§ **Task inputs**:
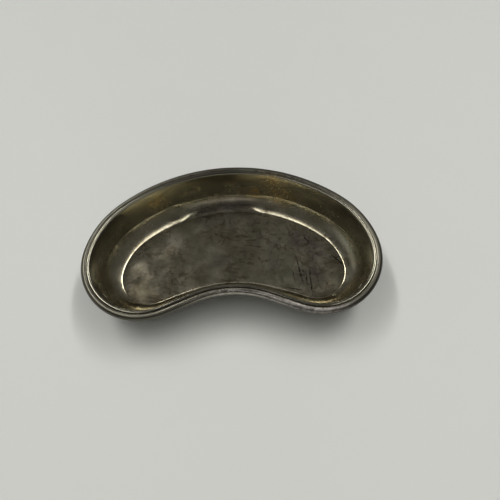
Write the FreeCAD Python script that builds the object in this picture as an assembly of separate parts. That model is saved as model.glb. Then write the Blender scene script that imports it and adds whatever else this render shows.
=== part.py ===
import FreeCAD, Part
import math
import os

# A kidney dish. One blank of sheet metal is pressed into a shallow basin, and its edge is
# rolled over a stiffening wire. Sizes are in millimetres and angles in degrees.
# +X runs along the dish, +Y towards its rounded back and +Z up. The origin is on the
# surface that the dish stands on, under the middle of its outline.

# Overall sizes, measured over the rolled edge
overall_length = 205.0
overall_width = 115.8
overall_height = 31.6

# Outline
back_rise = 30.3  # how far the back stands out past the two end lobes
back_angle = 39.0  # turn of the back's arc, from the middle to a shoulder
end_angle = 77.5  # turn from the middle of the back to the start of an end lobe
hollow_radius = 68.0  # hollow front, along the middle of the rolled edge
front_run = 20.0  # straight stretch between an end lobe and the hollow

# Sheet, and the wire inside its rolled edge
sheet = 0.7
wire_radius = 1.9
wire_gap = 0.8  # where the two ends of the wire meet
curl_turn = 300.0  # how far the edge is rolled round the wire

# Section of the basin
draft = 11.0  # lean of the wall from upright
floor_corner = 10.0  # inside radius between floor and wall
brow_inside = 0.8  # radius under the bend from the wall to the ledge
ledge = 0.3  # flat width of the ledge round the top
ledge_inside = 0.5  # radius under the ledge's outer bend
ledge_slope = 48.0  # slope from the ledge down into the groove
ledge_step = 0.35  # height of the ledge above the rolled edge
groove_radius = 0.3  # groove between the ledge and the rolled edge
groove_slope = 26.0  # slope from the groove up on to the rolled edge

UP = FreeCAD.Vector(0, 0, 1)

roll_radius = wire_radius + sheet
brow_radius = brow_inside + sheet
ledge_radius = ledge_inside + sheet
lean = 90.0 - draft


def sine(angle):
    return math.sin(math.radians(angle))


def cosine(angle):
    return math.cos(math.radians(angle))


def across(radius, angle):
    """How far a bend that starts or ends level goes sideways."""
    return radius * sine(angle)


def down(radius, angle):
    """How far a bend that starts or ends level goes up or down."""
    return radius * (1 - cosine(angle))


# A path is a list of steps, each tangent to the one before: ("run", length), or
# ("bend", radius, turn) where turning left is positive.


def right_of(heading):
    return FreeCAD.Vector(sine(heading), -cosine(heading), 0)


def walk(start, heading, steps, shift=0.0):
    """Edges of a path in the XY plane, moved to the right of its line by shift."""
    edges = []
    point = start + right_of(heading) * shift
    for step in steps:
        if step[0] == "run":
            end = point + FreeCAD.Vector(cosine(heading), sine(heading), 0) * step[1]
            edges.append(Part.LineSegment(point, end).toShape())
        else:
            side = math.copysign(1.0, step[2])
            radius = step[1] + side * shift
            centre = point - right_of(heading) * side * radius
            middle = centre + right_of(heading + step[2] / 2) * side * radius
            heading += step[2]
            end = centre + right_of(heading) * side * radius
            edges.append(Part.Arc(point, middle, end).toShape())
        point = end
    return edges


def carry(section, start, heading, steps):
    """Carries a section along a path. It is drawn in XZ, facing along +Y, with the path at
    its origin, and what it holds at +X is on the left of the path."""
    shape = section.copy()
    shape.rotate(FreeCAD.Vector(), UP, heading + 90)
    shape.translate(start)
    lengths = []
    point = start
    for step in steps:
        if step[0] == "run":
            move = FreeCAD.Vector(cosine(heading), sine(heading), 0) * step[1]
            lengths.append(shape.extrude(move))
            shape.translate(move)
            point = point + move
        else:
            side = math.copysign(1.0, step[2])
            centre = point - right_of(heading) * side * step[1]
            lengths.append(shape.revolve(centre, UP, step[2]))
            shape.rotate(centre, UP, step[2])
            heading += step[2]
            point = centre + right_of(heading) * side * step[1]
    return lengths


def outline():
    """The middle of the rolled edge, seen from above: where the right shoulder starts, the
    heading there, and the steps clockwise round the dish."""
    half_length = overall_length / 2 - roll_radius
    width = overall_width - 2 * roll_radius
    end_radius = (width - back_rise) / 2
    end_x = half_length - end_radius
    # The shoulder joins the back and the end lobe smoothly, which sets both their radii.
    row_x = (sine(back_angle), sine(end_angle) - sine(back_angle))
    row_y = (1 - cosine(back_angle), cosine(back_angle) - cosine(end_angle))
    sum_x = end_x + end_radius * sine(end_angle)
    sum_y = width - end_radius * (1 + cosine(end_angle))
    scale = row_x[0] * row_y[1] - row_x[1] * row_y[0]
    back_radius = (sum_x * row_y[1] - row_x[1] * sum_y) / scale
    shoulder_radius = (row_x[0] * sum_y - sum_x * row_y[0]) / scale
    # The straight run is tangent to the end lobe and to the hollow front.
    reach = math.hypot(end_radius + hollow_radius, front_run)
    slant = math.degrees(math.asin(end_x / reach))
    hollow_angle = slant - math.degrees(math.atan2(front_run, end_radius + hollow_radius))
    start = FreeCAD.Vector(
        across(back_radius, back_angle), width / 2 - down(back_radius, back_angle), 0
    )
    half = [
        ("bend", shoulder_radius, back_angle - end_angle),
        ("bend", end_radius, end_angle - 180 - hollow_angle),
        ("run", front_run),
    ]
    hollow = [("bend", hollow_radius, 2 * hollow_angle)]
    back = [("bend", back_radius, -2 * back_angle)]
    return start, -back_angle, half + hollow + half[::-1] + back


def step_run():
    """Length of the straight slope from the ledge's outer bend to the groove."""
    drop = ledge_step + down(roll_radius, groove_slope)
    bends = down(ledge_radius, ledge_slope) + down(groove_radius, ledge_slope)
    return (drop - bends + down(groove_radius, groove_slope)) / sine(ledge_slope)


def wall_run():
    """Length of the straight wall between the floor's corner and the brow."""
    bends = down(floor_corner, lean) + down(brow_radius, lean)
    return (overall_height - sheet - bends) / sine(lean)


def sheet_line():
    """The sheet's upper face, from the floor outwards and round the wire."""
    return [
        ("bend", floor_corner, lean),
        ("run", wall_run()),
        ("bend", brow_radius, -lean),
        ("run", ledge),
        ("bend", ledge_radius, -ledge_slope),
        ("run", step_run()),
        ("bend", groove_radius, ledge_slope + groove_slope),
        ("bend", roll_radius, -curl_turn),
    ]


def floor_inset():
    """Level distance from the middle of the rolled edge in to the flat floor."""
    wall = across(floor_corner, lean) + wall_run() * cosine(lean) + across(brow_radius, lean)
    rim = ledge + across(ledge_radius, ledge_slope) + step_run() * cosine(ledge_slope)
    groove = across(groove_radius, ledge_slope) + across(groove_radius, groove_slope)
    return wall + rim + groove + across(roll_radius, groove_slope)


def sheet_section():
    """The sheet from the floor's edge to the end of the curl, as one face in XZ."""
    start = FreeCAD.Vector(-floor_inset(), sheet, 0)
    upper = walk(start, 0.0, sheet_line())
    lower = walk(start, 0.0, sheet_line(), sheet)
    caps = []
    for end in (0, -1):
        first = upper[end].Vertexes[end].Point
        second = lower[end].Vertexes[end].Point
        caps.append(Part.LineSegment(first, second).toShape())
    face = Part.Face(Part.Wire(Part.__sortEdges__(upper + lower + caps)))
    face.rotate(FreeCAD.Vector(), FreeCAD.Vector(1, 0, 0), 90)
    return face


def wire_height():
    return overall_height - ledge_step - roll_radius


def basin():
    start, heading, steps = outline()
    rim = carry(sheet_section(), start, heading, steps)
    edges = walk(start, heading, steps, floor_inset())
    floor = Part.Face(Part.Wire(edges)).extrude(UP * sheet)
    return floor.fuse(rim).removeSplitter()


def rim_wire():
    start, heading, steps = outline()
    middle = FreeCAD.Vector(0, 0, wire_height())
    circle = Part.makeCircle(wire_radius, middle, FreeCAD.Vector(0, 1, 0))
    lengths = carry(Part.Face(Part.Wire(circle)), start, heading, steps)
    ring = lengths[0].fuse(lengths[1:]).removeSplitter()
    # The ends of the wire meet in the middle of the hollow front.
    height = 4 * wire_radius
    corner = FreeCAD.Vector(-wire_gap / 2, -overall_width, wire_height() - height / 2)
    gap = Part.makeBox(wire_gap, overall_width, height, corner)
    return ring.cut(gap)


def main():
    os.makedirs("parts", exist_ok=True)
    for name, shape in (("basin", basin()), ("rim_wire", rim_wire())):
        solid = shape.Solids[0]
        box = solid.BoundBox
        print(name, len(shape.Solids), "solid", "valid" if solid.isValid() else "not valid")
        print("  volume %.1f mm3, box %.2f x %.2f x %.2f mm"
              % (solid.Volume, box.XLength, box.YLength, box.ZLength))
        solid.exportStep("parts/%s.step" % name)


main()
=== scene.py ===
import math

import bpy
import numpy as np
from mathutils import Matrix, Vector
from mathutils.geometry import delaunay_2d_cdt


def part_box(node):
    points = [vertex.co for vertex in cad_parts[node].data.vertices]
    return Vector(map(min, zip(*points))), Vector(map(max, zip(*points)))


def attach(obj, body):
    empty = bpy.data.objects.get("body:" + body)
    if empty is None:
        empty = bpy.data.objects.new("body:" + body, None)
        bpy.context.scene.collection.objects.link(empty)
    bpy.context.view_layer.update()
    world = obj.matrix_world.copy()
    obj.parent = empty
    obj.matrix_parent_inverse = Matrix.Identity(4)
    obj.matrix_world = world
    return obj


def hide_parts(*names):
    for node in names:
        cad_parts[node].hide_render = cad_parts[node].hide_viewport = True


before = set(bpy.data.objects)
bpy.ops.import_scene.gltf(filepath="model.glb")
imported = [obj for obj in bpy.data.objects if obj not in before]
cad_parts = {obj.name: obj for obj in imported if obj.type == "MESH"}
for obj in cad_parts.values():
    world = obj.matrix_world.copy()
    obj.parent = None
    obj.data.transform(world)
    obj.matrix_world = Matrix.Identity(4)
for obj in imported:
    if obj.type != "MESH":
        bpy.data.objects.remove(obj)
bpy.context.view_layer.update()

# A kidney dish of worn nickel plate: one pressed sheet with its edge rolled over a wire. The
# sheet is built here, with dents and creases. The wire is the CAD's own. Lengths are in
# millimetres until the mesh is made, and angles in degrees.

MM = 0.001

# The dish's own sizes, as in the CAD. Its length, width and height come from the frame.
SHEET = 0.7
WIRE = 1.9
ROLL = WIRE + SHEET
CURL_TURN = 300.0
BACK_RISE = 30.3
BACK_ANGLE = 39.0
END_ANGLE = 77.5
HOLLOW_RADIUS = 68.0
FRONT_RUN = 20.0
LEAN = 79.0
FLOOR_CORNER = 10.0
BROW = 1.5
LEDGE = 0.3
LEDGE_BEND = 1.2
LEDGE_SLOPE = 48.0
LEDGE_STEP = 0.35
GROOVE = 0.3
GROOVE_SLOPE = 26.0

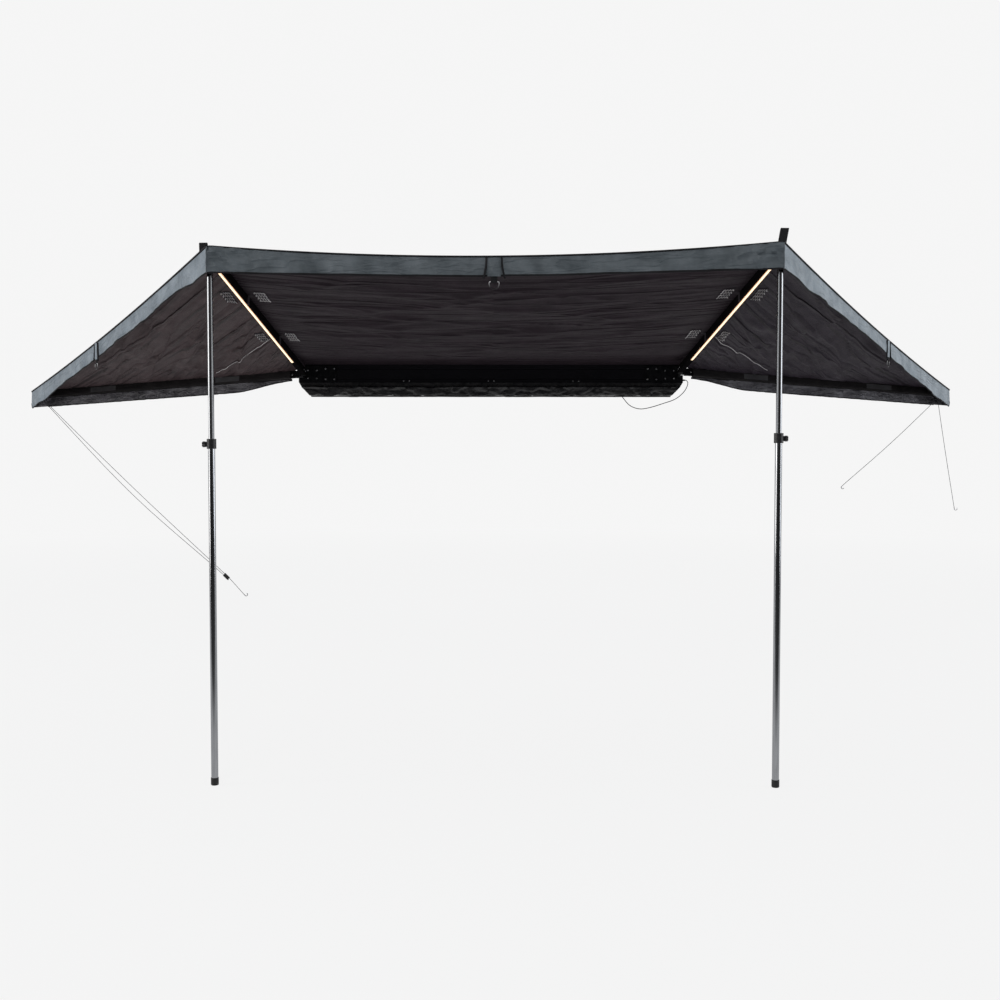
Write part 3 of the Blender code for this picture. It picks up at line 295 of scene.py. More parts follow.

§ **The exercise**:
Give back, exactly as written, each line from the one that contains "box = solid.BoundBox" through the one that contains "zip(*points))), Vector(map(max, zip(*points)))".

§ **Solution to the problem**:
        box = solid.BoundBox
        print(name, len(shape.Solids), "solid", "valid" if solid.isValid() else "not valid")
        print("  volume %.1f mm3, box %.2f x %.2f x %.2f mm"
              % (solid.Volume, box.XLength, box.YLength, box.ZLength))
        solid.exportStep("parts/%s.step" % name)


main()
=== scene.py ===
import math

import bpy
import numpy as np
from mathutils import Matrix, Vector
from mathutils.geometry import delaunay_2d_cdt


def part_box(node):
    points = [vertex.co for vertex in cad_parts[node].data.vertices]
    return Vector(map(min, zip(*points))), Vector(map(max, zip(*points)))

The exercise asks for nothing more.